Copy nothing but the lines below running from the line containing "function drop_ends(points) = [for" through the line containing "shown = obj.evaluated_get(depsgraph)", both end lines included.

(Object modeling scripts)

>>>>>

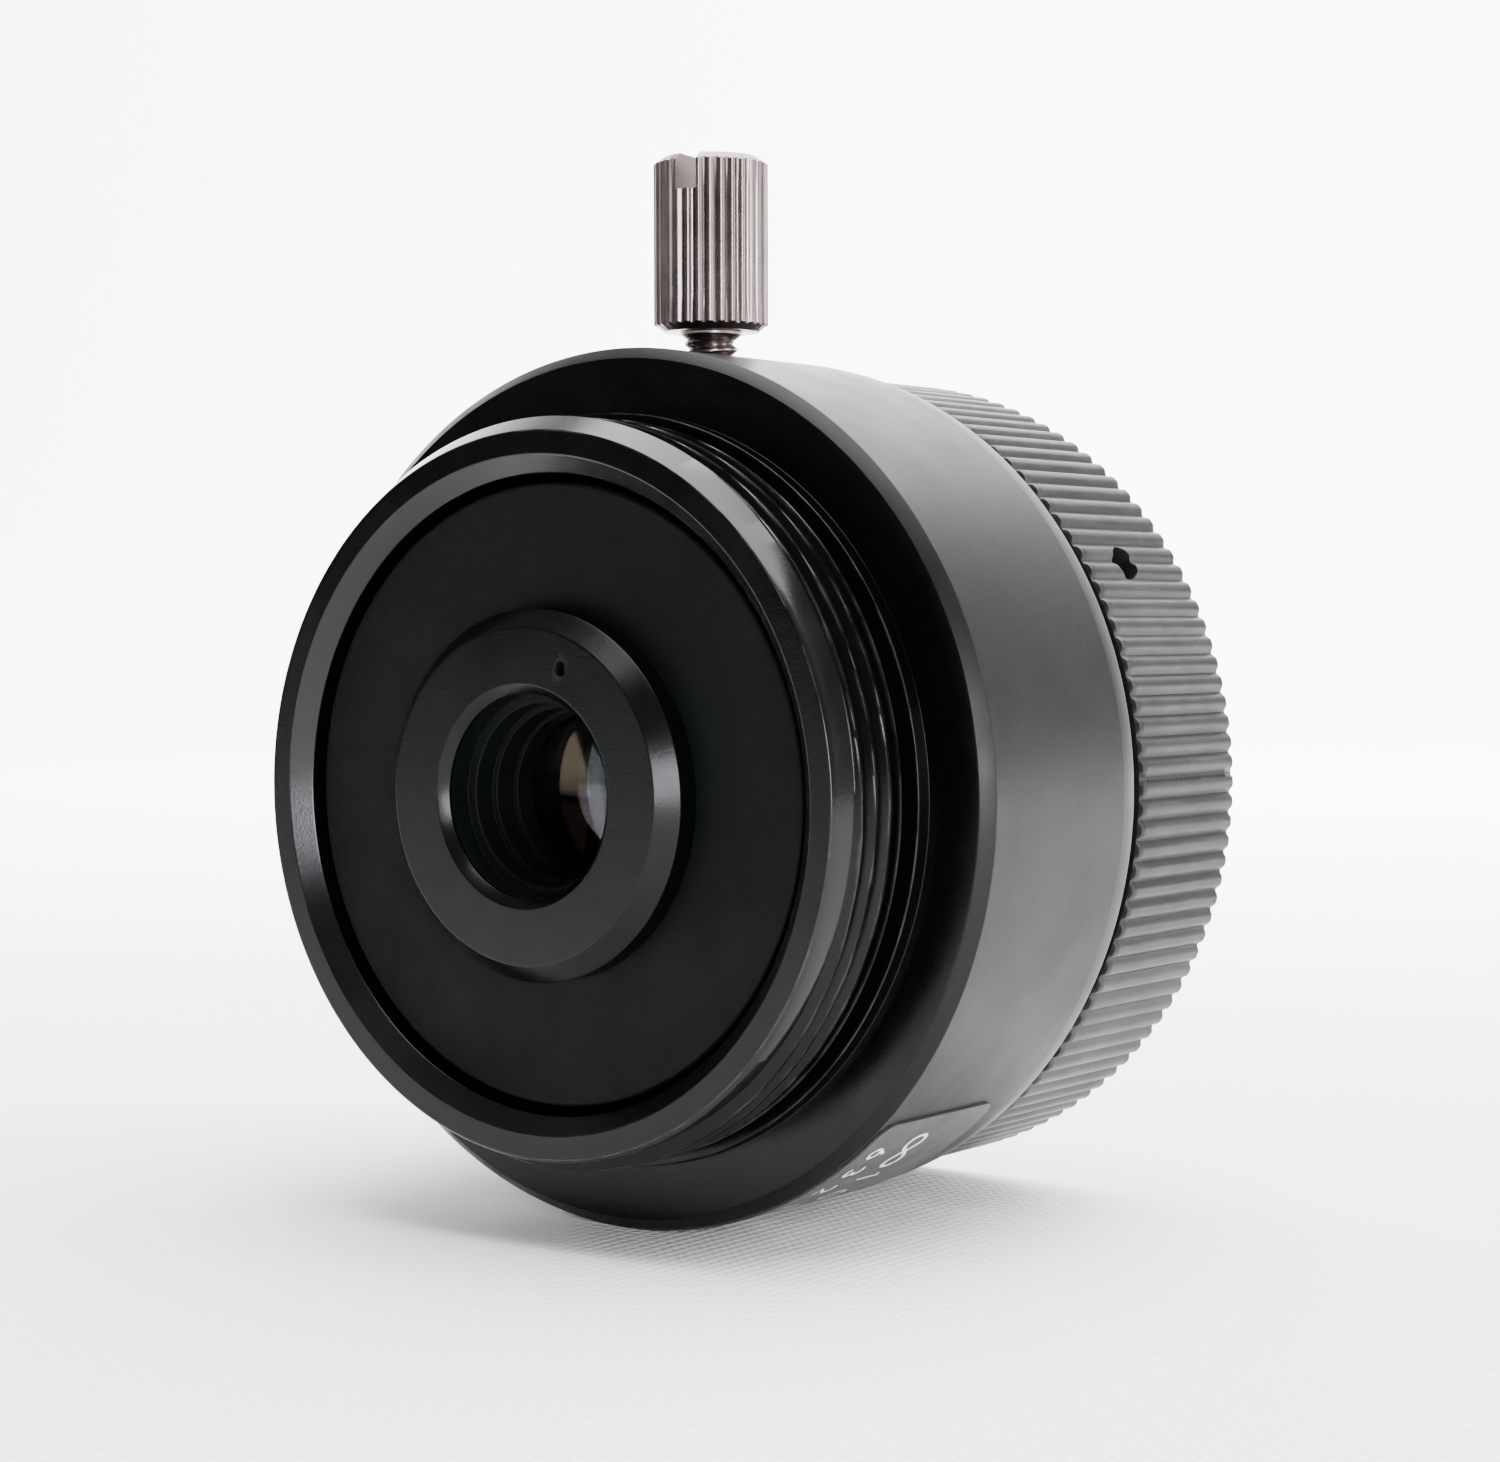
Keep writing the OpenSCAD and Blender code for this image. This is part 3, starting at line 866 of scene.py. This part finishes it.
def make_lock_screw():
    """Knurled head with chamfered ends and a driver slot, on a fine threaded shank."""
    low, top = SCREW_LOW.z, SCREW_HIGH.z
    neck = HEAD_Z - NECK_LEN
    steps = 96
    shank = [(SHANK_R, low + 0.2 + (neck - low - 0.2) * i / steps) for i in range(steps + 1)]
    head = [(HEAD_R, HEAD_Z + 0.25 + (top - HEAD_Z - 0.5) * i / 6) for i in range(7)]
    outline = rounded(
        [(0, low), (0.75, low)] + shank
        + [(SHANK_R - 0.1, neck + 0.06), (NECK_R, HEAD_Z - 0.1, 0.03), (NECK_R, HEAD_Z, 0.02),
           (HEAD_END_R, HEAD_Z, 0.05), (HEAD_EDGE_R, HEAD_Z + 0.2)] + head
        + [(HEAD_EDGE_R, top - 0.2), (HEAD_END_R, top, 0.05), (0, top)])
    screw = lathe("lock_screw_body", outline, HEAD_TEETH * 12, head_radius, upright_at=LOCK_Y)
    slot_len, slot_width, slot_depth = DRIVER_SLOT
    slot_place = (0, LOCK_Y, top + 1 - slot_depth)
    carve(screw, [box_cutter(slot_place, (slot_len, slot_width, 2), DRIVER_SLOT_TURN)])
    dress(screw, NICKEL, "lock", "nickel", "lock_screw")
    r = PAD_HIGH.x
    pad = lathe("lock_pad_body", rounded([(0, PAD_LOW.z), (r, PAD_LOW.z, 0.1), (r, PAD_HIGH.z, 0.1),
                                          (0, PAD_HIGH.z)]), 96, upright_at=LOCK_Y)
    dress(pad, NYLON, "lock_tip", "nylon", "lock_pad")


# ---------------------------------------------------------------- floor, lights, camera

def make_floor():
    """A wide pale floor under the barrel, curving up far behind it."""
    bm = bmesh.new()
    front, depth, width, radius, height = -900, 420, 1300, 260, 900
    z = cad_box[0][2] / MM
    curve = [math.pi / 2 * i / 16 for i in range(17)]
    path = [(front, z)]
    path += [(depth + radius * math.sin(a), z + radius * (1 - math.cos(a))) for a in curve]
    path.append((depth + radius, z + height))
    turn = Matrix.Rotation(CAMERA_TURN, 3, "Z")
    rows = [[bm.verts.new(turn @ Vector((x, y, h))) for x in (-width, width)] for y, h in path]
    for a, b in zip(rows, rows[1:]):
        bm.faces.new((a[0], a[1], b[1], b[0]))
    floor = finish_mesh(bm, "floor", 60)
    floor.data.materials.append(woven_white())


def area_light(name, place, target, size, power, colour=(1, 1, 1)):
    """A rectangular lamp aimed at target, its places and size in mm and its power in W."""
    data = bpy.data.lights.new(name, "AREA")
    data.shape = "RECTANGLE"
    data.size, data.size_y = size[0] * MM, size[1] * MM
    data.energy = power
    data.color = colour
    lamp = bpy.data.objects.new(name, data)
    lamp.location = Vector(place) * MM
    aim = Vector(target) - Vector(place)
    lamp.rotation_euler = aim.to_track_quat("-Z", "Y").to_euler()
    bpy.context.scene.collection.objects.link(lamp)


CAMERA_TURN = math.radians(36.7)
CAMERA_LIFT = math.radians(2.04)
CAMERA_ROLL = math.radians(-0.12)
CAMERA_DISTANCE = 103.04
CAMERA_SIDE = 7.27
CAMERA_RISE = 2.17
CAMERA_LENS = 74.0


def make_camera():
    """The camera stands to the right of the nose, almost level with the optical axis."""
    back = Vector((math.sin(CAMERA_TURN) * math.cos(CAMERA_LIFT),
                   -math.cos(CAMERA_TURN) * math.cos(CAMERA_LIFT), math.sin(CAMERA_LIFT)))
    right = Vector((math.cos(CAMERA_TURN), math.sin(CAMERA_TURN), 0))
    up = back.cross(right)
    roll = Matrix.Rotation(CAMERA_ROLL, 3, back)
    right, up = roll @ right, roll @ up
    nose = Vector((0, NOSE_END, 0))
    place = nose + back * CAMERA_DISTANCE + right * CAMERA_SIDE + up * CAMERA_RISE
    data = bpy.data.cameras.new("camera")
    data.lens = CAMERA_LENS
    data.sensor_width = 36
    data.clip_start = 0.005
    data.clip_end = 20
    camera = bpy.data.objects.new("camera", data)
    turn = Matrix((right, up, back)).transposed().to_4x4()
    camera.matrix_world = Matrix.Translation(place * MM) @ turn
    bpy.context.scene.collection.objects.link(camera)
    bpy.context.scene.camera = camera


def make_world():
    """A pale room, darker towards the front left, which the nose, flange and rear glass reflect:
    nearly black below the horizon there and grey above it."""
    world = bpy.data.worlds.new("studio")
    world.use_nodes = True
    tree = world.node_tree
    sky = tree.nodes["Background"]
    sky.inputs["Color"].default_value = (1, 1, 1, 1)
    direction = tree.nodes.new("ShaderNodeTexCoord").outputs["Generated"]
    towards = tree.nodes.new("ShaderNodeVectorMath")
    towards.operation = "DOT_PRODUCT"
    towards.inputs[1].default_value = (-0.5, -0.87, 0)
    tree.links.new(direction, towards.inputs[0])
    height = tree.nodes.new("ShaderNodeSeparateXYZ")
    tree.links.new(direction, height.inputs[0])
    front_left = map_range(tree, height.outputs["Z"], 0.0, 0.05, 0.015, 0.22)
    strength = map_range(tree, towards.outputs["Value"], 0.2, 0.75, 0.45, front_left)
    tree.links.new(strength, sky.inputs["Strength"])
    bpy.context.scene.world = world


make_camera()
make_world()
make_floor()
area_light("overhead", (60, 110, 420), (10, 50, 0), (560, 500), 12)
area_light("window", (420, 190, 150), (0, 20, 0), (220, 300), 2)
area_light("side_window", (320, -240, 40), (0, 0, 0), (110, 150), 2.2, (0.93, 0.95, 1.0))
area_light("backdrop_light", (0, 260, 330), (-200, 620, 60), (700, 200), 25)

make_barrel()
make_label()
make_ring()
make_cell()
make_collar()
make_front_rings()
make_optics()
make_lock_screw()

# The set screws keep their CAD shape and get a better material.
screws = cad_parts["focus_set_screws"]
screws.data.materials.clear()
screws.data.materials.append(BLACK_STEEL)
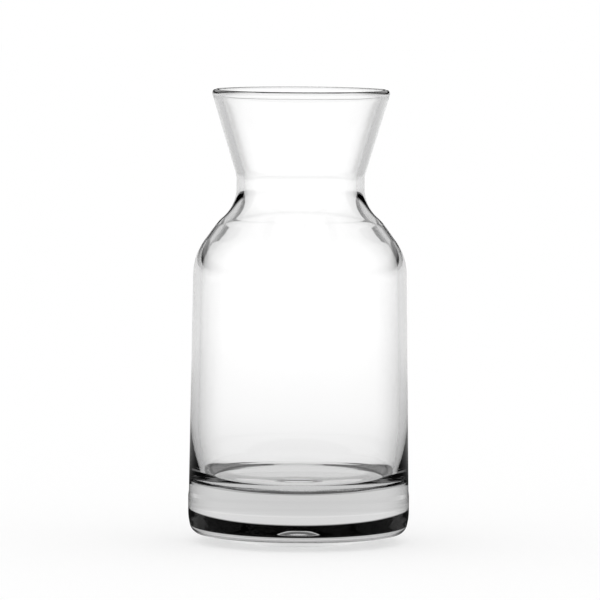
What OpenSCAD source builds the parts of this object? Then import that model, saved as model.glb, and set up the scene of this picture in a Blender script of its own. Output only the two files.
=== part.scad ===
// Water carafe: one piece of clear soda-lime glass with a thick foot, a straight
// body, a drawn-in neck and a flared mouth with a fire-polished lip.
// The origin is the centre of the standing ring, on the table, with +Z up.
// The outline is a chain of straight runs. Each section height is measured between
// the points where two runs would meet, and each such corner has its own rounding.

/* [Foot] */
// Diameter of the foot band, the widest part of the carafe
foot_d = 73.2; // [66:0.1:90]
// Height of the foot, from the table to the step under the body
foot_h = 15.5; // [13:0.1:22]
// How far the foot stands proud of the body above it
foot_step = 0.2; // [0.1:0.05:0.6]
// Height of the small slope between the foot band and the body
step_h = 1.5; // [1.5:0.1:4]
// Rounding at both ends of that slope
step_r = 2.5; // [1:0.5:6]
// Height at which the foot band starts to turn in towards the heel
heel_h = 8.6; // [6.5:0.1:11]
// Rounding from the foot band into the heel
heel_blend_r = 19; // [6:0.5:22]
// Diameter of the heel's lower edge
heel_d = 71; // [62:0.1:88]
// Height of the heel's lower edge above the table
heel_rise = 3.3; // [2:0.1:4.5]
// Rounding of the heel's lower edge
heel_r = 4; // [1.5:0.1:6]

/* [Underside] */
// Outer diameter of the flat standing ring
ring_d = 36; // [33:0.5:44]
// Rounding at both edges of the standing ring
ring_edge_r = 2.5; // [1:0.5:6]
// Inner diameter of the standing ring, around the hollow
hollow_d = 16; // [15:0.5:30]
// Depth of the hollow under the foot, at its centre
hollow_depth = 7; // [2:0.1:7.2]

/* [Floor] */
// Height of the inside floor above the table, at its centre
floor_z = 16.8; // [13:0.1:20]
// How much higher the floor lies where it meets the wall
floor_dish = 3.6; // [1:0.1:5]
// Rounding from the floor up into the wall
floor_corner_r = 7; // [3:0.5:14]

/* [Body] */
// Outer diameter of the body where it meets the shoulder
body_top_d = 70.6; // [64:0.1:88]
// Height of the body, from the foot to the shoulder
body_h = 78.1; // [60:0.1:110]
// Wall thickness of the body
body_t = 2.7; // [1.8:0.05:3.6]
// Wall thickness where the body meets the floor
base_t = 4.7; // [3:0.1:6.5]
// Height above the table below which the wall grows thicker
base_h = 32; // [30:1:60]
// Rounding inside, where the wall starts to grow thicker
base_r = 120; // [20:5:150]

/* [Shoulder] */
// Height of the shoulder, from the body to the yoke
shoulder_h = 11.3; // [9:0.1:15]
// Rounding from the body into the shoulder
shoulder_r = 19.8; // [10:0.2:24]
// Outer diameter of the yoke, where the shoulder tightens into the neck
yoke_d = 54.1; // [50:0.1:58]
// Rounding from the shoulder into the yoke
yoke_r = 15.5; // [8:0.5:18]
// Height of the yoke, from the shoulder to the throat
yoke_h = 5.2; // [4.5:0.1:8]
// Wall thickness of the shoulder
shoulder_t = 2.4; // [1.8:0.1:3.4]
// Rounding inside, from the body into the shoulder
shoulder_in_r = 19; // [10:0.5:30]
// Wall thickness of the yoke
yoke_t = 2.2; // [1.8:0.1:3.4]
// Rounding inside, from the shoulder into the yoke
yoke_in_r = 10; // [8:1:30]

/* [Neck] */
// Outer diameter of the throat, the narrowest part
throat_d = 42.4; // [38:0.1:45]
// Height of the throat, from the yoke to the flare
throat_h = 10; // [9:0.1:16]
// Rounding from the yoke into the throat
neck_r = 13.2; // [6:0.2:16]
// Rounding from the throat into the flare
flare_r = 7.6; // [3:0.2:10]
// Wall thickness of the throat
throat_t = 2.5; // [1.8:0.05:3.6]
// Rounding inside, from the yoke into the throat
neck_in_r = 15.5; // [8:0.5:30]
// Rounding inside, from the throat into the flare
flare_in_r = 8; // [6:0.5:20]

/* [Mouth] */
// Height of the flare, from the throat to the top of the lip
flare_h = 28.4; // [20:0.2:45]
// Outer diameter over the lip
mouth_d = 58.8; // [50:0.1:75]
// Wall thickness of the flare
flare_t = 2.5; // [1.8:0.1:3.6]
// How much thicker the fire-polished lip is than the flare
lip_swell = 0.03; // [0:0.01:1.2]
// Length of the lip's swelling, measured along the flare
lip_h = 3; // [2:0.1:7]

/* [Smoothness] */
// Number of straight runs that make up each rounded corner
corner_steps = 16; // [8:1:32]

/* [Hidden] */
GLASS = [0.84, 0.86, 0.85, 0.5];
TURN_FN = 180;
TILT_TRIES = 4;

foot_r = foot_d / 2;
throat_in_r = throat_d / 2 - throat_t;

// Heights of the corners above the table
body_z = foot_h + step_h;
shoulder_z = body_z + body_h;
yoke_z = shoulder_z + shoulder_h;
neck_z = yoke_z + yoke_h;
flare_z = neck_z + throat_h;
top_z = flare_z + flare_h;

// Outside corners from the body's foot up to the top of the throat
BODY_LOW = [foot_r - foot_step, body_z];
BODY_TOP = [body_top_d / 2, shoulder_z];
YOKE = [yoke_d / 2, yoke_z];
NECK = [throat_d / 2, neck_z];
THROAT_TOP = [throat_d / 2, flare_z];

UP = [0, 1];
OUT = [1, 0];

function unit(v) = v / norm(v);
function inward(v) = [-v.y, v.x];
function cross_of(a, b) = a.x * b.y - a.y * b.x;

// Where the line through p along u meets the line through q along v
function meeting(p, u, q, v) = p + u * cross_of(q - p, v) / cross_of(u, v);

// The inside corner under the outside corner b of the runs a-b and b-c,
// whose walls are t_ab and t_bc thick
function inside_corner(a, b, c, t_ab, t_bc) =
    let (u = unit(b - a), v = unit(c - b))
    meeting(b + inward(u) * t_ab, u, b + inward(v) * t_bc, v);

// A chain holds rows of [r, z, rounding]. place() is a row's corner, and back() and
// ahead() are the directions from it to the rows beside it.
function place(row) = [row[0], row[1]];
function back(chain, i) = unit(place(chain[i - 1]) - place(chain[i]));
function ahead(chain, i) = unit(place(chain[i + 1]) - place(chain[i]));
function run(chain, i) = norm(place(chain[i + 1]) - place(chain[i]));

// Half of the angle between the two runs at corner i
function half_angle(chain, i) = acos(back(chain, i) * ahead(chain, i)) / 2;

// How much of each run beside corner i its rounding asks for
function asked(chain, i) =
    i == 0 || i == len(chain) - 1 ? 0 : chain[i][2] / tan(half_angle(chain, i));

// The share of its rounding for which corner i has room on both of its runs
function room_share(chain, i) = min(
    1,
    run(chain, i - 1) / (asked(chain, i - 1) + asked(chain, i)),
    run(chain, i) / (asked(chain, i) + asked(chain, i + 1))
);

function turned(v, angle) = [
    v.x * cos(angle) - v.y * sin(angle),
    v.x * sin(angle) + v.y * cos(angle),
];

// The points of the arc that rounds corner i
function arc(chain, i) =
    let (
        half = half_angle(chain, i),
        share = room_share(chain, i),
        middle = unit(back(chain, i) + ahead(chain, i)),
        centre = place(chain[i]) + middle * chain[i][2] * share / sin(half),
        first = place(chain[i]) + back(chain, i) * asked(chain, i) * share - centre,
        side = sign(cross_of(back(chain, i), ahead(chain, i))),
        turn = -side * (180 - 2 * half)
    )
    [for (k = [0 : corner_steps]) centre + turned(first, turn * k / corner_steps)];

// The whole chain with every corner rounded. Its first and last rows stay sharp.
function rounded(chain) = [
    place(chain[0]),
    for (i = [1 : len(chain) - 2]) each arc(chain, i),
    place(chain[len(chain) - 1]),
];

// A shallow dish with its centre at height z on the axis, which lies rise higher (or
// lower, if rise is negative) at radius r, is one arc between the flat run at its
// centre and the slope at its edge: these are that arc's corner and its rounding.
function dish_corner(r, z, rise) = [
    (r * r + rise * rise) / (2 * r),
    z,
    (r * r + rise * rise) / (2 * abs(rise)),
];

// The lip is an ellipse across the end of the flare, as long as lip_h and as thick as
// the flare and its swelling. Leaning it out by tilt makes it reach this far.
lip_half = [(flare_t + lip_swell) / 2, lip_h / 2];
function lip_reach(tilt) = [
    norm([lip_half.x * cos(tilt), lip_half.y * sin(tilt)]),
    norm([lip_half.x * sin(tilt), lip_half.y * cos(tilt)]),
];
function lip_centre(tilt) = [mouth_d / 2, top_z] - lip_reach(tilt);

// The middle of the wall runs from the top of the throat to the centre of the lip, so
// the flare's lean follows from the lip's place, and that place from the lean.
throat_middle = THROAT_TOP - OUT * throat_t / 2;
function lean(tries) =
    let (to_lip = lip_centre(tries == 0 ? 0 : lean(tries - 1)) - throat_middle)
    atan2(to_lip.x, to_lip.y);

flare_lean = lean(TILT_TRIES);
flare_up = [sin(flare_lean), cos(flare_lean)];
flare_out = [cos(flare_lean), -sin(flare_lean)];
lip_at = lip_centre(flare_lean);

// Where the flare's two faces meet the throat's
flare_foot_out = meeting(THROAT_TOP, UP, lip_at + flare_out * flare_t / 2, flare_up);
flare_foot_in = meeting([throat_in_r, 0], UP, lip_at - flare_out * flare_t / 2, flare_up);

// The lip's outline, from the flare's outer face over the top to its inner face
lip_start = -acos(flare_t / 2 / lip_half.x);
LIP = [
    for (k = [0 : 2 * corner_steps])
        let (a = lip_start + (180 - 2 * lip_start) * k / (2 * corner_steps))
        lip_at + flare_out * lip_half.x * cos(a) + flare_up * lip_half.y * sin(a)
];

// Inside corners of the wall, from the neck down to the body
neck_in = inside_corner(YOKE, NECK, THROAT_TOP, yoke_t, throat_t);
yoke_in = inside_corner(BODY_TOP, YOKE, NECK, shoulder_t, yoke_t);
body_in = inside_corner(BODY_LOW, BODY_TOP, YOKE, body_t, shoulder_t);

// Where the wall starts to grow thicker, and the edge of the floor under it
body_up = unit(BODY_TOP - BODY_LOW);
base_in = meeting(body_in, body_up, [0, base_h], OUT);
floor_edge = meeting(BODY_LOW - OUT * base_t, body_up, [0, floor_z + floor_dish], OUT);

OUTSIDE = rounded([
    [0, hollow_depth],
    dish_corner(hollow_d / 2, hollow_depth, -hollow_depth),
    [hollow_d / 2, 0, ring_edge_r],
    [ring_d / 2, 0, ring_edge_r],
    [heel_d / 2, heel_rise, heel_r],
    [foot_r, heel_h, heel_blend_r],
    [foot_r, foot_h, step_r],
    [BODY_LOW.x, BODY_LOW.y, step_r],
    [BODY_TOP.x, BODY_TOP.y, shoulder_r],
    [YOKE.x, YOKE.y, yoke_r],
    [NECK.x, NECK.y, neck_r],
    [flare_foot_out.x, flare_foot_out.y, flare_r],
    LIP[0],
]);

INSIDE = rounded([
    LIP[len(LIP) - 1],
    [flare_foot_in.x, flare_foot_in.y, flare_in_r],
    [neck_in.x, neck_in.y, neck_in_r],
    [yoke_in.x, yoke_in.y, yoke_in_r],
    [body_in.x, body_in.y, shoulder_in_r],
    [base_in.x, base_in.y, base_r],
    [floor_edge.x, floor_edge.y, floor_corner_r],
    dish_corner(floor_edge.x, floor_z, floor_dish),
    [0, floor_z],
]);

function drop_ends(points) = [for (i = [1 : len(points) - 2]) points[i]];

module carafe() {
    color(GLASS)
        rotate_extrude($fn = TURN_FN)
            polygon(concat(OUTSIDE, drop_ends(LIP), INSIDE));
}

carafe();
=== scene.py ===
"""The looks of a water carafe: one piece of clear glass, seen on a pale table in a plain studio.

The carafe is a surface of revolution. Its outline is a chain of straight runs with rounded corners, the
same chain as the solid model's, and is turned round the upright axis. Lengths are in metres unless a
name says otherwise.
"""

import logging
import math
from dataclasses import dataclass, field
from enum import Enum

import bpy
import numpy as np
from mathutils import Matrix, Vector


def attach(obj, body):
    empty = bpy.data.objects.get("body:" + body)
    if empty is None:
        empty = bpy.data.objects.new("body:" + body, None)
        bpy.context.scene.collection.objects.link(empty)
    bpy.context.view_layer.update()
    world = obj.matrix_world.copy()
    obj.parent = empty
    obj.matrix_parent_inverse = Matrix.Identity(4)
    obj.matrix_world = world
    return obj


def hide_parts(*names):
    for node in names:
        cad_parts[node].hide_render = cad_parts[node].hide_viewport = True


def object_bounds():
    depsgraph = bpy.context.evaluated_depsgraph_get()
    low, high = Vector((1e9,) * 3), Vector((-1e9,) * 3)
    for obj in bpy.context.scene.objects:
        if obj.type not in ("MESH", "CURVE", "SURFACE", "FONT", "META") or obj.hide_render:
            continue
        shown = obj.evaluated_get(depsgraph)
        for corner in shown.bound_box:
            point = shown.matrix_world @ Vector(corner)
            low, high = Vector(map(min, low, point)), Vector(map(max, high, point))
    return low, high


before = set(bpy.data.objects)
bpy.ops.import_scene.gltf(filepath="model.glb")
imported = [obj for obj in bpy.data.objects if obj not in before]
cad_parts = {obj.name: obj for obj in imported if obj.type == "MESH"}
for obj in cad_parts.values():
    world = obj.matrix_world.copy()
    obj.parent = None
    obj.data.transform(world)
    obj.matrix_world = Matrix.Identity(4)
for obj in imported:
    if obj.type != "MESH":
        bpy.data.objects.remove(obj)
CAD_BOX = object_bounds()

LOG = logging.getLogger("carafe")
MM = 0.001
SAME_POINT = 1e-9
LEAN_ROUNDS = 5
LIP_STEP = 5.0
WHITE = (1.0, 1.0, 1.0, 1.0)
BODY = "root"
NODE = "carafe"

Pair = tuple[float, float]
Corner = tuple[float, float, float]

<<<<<

**FULL SOLUTION**:
function drop_ends(points) = [for (i = [1 : len(points) - 2]) points[i]];

module carafe() {
    color(GLASS)
        rotate_extrude($fn = TURN_FN)
            polygon(concat(OUTSIDE, drop_ends(LIP), INSIDE));
}

carafe();
=== scene.py ===
"""The looks of a water carafe: one piece of clear glass, seen on a pale table in a plain studio.

The carafe is a surface of revolution. Its outline is a chain of straight runs with rounded corners, the
same chain as the solid model's, and is turned round the upright axis. Lengths are in metres unless a
name says otherwise.
"""

import logging
import math
from dataclasses import dataclass, field
from enum import Enum

import bpy
import numpy as np
from mathutils import Matrix, Vector


def attach(obj, body):
    empty = bpy.data.objects.get("body:" + body)
    if empty is None:
        empty = bpy.data.objects.new("body:" + body, None)
        bpy.context.scene.collection.objects.link(empty)
    bpy.context.view_layer.update()
    world = obj.matrix_world.copy()
    obj.parent = empty
    obj.matrix_parent_inverse = Matrix.Identity(4)
    obj.matrix_world = world
    return obj


def hide_parts(*names):
    for node in names:
        cad_parts[node].hide_render = cad_parts[node].hide_viewport = True


def object_bounds():
    depsgraph = bpy.context.evaluated_depsgraph_get()
    low, high = Vector((1e9,) * 3), Vector((-1e9,) * 3)
    for obj in bpy.context.scene.objects:
        if obj.type not in ("MESH", "CURVE", "SURFACE", "FONT", "META") or obj.hide_render:
            continue
        shown = obj.evaluated_get(depsgraph)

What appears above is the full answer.